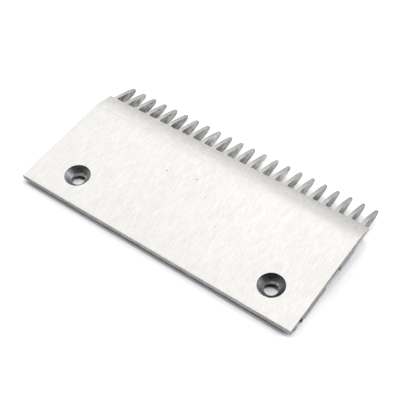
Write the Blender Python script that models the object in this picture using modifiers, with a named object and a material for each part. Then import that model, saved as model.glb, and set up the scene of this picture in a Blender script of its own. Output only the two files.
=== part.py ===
"""Escalator comb plate: one die-cast aluminium piece with 22 teeth, a sloping
nose, two countersunk screw holes, a screw seat and a thin lip at the back.

Axes: X runs along the row of teeth, Y from the back edge to the tooth tips,
Z up from the undersides of the teeth to the flat top face.
The origin is the centre of the piece's box on its lowest level.
Lengths in the constants are millimetres; MM turns them into metres.
"""

import math

import bmesh
import bpy

MM = 0.001

# ---- driving dimensions ----------------------------------------------------
TEETH = 22
WIDTH = 199.5                   # along the comb
PITCH = WIDTH / TEETH           # 9.068, the pitch of an escalator step's cleats
DEPTH = 107.0                   # back edge to tooth tips
HEIGHT = 15.8                   # undersides of the teeth to the top face

NOSE_START = 73.0               # where the flat top ends, from the back edge
NOSE_END = 87.0                 # front edge of the nose, between the teeth
NOSE_ANGLE_0 = 13.0             # slope where the nose begins
NOSE_ANGLE_1 = 19.7             # slope at its front edge
TIP_ANGLE = 23.7                # slope of a tooth's crest near its tip
TIP_CREST = 106.1               # where that slope is reached

LIP = 3.5                       # thickness of the lip along the back edge
BEAD_BACK, BEAD_FOOT, BEAD_FRONT = 4.0, 6.6, 8.8   # low bead under the lip
BEAD_DEPTH = 6.0
GROOVE_ROOF = 1.8               # metal left above the groove behind the seat
SEAT_BACK, SEAT_FRONT = 11.8, 37.5
SEAT = 7.1                      # thickness of the screw seat
WEB = 3.4                       # thickness of the thin span
BEAM_BACK, BEAM_FRONT = 53.5, 68.5
BEAM = 8.0                      # thickness of the cross beam behind the nose
NOSE_ROOF = 5.6                 # level of the nose's underside below the top face
NOSE_ROOF_BACK = 70.5

NOSE_CORNER = 1.2               # rounding, seen from above, of the nose's two front corners

TOOTH_SHIFT = -0.44             # the row of teeth stands this far left of centre
TOOTH_HALF = 1.35               # half width of a tooth near its crest
CREST_R = 0.35                  # rounding along each side of the crest
FOOT_HALF = 1.07                # half width along the underside
FOOT_CHAMFER = 0.2
ROOT_R = 1.4                    # fillet between a tooth's side and the nose's front
RIB_BACK = 66.0                 # the teeth run on as ribs to inside the beam
RIB_FLAT = 84.0                 # from here forward the undersides are level
TAPER_START = 101.0             # the sides start to close towards the tip
TAPER_END = 106.4               # and from here they round off
CREST_TAPER = 0.68              # share of the crest's width left at the end of the taper
FOOT_TAPER = 0.97               # and of the underside's
CREST_ROUND = 105.1             # where the crest starts to round down to the tip
FOOT_ROUND = 102.9              # where the underside starts to round up to the tip
TIP_LEVEL = 12.92               # level of the foremost point below the top face
TIP_FLAT = 0.6                  # height of the small flat left at the tip
TIP_CLOSING = 0.4               # share of the taper's width left at the tip

HOLE_SPACING = 145.0
HOLE_SHIFT = PITCH / 4          # the pair of holes sits a quarter pitch off centre
HOLE_Y = 19.1                   # from the back edge
BORE_R = 4.5
SINK_R = 8.25                   # radius of the 90 degree countersink at the top face


def arc_drop(y, y0, y1, a0, a1):
    """Drop at y along a circular arc whose slope goes from a0 to a1 (degrees)."""
    s0, s1 = math.sin(math.radians(a0)), math.sin(math.radians(a1))
    r = (y1 - y0) / (s1 - s0)
    s = s0 + (y - y0) / r
    return r * (math.cos(math.radians(a0)) - math.sqrt(1.0 - s * s))


def nose_drop(y):
    """How far the nose surface lies below the flat top face."""
    return arc_drop(y, NOSE_START, NOSE_END, NOSE_ANGLE_0, NOSE_ANGLE_1)


def crest_drop(y):
    """How far a tooth's crest lies below the flat top face."""
    return nose_drop(NOSE_END) + arc_drop(y, NOSE_END, TIP_CREST, NOSE_ANGLE_1, TIP_ANGLE)


def place(x, y, drop):
    """From (along comb, distance from the back edge, depth below the top) to metres."""
    return (x * MM, (y - DEPTH / 2) * MM, (HEIGHT - drop) * MM)


def new_object(name, mesh, collection):
    ob = bpy.data.objects.new(name, mesh)
    collection.objects.link(ob)
    return ob


# ---- scene -----------------------------------------------------------------
for ob in list(bpy.data.objects):
    bpy.data.objects.remove(ob, do_unlink=True)

scene = bpy.context.scene
parts = bpy.data.collections.new("escalator_comb_plate")
cutters = bpy.data.collections.new("cutters")
scene.collection.children.link(parts)
scene.collection.children.link(cutters)


def as_cutter(ob):
    ob.hide_render = True
    ob.display_type = "WIRE"


# ---- plate body: one side outline, extruded along the comb -----------------
outline = [(0.0, 0.0), (NOSE_START, 0.0)]
steps = 7
for i in range(1, steps + 1):
    y = NOSE_START + (NOSE_END - NOSE_START) * i / steps
    outline.append((y, nose_drop(y)))
outline += [
    (NOSE_END, NOSE_ROOF),
    (NOSE_ROOF_BACK, NOSE_ROOF),
    (BEAM_FRONT, BEAM),
    (BEAM_BACK, BEAM),
    (BEAM_BACK, WEB),
    (SEAT_FRONT, WEB),
    (SEAT_FRONT, SEAT),
    (SEAT_BACK, SEAT),
    (SEAT_BACK, GROOVE_ROOF),
    (BEAD_FRONT, GROOVE_ROOF),
    (BEAD_FOOT, BEAD_DEPTH),
    (BEAD_BACK, BEAD_DEPTH),
    (BEAD_BACK, LIP),
    (0.0, LIP),
]
curve = bpy.data.curves.new("plate_outline", "CURVE")
curve.dimensions = "2D"
curve.fill_mode = "BOTH"
curve.extrude = WIDTH / 2 * MM
spline = curve.splines.new("POLY")
spline.points.add(len(outline) - 1)
spline.use_cyclic_u = True
for point, (y, drop) in zip(spline.points, outline):
    _, py, pz = place(0.0, y, drop)
    point.co = (py, pz, 0.0, 1.0)
outline_ob = new_object("plate_outline", curve, cutters)
# the curve's own X, Y, Z become the piece's Y, Z, X
outline_ob.rotation_euler = (math.pi / 2, 0.0, math.pi / 2)
bpy.context.view_layer.update()

graph = bpy.context.evaluated_depsgraph_get()
body_mesh = bpy.data.meshes.new_from_object(outline_ob.evaluated_get(graph))
body_mesh.name = "comb_plate"
body_mesh.transform(outline_ob.matrix_world)
bm = bmesh.new()
bm.from_mesh(body_mesh)
bmesh.ops.remove_doubles(bm, verts=bm.verts, dist=0.00001)
bmesh.ops.dissolve_limit(bm, angle_limit=math.radians(0.5), verts=bm.verts, edges=bm.edges)
front = (NOSE_END - DEPTH / 2) * MM
corners = [
    edge for edge in bm.edges
    if all(abs(v.co.y - front) < 1e-6 for v in edge.verts)
    and abs(edge.verts[0].co.x - edge.verts[1].co.x) < 1e-6
]
bmesh.ops.bevel(bm, geom=corners, offset=NOSE_CORNER * MM, segments=4, profile=0.5,
                affect="EDGES", clamp_overlap=True)
bmesh.ops.recalc_face_normals(bm, faces=bm.faces)
bm.to_mesh(body_mesh)
bm.free()
bpy.data.objects.remove(outline_ob, do_unlink=True)
body_mesh.materials.clear()
plate = new_object("comb_plate", body_mesh, parts)


# ---- one tooth, lofted along Y between sections that all differ ------------
def bend(y, start):
    """Share of a quarter ellipse's fall, from 0 at start to 1 at the tip."""
    if y <= start:
        return 0.0
    v = (y - start) / (DEPTH - start)
    return 1.0 - math.sqrt(max(0.0, 1.0 - v * v))


def closing(y, taper):
    """Share of the tooth's width left at y: a straight taper, then a blunt round end."""
    part = min(1.0, max(0.0, (y - TAPER_START) / (TAPER_END - TAPER_START)))
    end = min(1.0, max(0.0, (y - TAPER_END) / (DEPTH + 0.05 - TAPER_END)))
    return (1.0 - (1.0 - taper) * part) * max(TIP_CLOSING, (1.0 - end ** 4) ** 0.25)


def tooth_section(y):
    """Outline of the tooth across X at y: pairs (x, drop), anticlockwise from the front."""
    half = TOOTH_HALF * closing(y, CREST_TAPER)
    if y < RIB_FLAT:
        t = (y - RIB_BACK) / (RIB_FLAT - RIB_BACK)
        foot = (BEAM - 0.1) + (HEIGHT - BEAM + 0.1) * t
        crest = NOSE_ROOF - 0.6
    elif y < NOSE_END:
        foot = HEIGHT
        crest = NOSE_ROOF - 0.6 if y < 86.0 else nose_drop(y) + 0.35
    else:
        foot = HEIGHT
        # at the root the crest lies a hair under the nose's front edge
        crest = crest_drop(min(y, DEPTH)) + 0.08 * max(0.0, 1.0 - (y - NOSE_END) / ROOT_R)
    crest += (TIP_LEVEL - TIP_FLAT / 2 - crest) * bend(y, CREST_ROUND)
    foot += (TIP_LEVEL + TIP_FLAT / 2 - foot) * bend(y, FOOT_ROUND)
    foot_half = FOOT_HALF * closing(y, FOOT_TAPER)
    # a short section high on a rib is nearly as wide below as above
    full = HEIGHT - crest_drop(NOSE_END)
    foot_half += (TOOTH_HALF - FOOT_HALF) * max(0.0, (HEIGHT - foot) / full) * (y < NOSE_END)
    foot_half = min(foot_half, half * 1.1)
    # the root fillet widens the tooth where it leaves the nose, as deep as the nose
    flare, grow = 0.0, 1.0
    if 86.0 <= y < NOSE_END + ROOT_R:
        u = max(0.0, y - NOSE_END) / ROOT_R
        flare = ROOT_R * (1.0 - math.sqrt(1.0 - (1.0 - u) ** 2))
        grow = max(0.28, u)
    r = min(CREST_R * grow, (foot - crest) * 0.45, half * 0.9)
    cut = min(FOOT_CHAMFER, foot_half * 0.5, (foot - crest) * 0.3)
    ledge = min(max(NOSE_ROOF - 0.05, crest + r + 0.1), foot - cut - 0.1)
    t = (foot - cut - ledge) / ((foot - cut) - (crest + r))
    side = foot_half + (half - foot_half) * t
    right = [(foot_half - cut, foot), (foot_half, foot - cut), (side, ledge), (side + flare, ledge)]
    for k in range(4):
        a = math.radians(30.0 * k)
        right.append((half + flare - r + r * math.cos(a), crest + r - r * math.sin(a)))
    return right + [(-x, d) for x, d in reversed(right)]


# no section lies in the nose's front face itself
stations = [RIB_BACK, RIB_FLAT, 85.9, 86.1] + [NOSE_END + ROOT_R * t for t in (0.04, 0.3, 0.65, 1.0)]
stations += [94.0, 101.0, 102.9, 104.2, 105.1, 105.8, 106.4, 106.8, DEPTH]
bm = bmesh.new()
rings = []
for y in stations:
    rings.append([bm.verts.new(place(x, y, d)) for x, d in tooth_section(y)])
count = len(rings[0])
for near, far in zip(rings, rings[1:]):
    for i in range(count):
        j = (i + 1) % count
        bm.faces.new((near[i], near[j], far[j], far[i]))
bm.faces.new(rings[0][::-1])
bm.faces.new(rings[-1])
bmesh.ops.remove_doubles(bm, verts=bm.verts, dist=0.000002)
bmesh.ops.recalc_face_normals(bm, faces=bm.faces)

# the row: 22 equal teeth
first = -WIDTH / 2 + PITCH / 2 + TOOTH_SHIFT
bmesh.ops.translate(bm, verts=bm.verts, vec=(first * MM, 0.0, 0.0))
teeth_mesh = bpy.data.meshes.new("teeth")
bm.to_mesh(teeth_mesh)
bm.free()
teeth = new_object("teeth", teeth_mesh, cutters)
row = teeth.modifiers.new("row", "ARRAY")
row.count = TEETH
row.use_relative_offset = False
row.use_constant_offset = True
row.constant_offset_displace = (PITCH * MM, 0.0, 0.0)
row.use_merge_vertices = False
as_cutter(teeth)

cast = plate.modifiers.new("cast_with_teeth", "BOOLEAN")
cast.operation = "UNION"
cast.solver = "EXACT"
cast.object = teeth

# ---- screw holes: a turned cutter for each, bore and countersink in one -----
over = 0.4                      # the cutter stands past both faces
profile = [
    (0.0, -over),
    (SINK_R + over, -over),
    (BORE_R, SINK_R - BORE_R),
    (BORE_R, HEIGHT),
    (0.0, HEIGHT),
]
for side, label in ((-1, "left"), (1, "right")):
    mesh = bpy.data.meshes.new("screw_hole_" + label)
    bm = bmesh.new()
    verts = [bm.verts.new((r * MM, 0.0, -d * MM)) for r, d in profile]
    for a, b in zip(verts, verts[1:]):
        bm.edges.new((a, b))
    bm.to_mesh(mesh)
    bm.free()
    hole = new_object("screw_hole_" + label, mesh, cutters)
    hole.location = place(HOLE_SHIFT + side * HOLE_SPACING / 2, HOLE_Y, 0.0)
    turn = hole.modifiers.new("turn", "SCREW")
    turn.steps = turn.render_steps = 40
    turn.use_merge_vertices = True
    turn.merge_threshold = 0.00001
    turn.use_normal_calculate = False
    as_cutter(hole)
    cut = plate.modifiers.new("cut_" + label, "BOOLEAN")
    cut.operation = "DIFFERENCE"
    cut.solver = "EXACT"
    cut.object = hole

# ---- material --------------------------------------------------------------
metal = bpy.data.materials.new("cast_aluminium")
metal.use_nodes = True
shader = metal.node_tree.nodes["Principled BSDF"]
shader.inputs["Base Color"].default_value = (0.80, 0.79, 0.77, 1.0)
shader.inputs["Metallic"].default_value = 1.0
shader.inputs["Roughness"].default_value = 0.45
metal.diffuse_color = (0.80, 0.79, 0.77, 1.0)
plate.data.materials.append(metal)
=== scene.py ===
"""Escalator comb plate: finish, floor, light and camera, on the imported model."""
import math

import bmesh
import bpy
from mathutils import Matrix, Vector


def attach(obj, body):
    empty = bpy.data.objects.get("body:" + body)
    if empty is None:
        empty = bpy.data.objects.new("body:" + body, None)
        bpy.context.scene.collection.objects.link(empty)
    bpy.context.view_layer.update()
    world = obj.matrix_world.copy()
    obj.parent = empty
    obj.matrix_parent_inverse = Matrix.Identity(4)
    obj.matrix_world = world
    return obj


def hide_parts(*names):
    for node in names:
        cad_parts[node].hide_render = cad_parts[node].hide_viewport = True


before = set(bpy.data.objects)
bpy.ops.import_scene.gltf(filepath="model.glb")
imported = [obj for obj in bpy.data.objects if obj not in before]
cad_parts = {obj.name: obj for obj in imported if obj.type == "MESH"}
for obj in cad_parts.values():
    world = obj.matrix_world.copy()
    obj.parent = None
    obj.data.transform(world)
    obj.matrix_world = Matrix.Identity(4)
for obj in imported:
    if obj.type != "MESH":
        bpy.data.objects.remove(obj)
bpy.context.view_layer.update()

MM = 0.001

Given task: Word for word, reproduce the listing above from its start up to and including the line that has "TIP_CREST = 106.1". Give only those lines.

Answer in full:
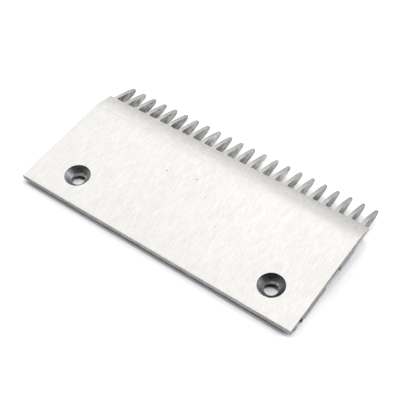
Write the Blender Python script that models the object in this picture using modifiers, with a named object and a material for each part. Then import that model, saved as model.glb, and set up the scene of this picture in a Blender script of its own. Output only the two files.
=== part.py ===
"""Escalator comb plate: one die-cast aluminium piece with 22 teeth, a sloping
nose, two countersunk screw holes, a screw seat and a thin lip at the back.

Axes: X runs along the row of teeth, Y from the back edge to the tooth tips,
Z up from the undersides of the teeth to the flat top face.
The origin is the centre of the piece's box on its lowest level.
Lengths in the constants are millimetres; MM turns them into metres.
"""

import math

import bmesh
import bpy

MM = 0.001

# ---- driving dimensions ----------------------------------------------------
TEETH = 22
WIDTH = 199.5                   # along the comb
PITCH = WIDTH / TEETH           # 9.068, the pitch of an escalator step's cleats
DEPTH = 107.0                   # back edge to tooth tips
HEIGHT = 15.8                   # undersides of the teeth to the top face

NOSE_START = 73.0               # where the flat top ends, from the back edge
NOSE_END = 87.0                 # front edge of the nose, between the teeth
NOSE_ANGLE_0 = 13.0             # slope where the nose begins
NOSE_ANGLE_1 = 19.7             # slope at its front edge
TIP_ANGLE = 23.7                # slope of a tooth's crest near its tip
TIP_CREST = 106.1               # where that slope is reached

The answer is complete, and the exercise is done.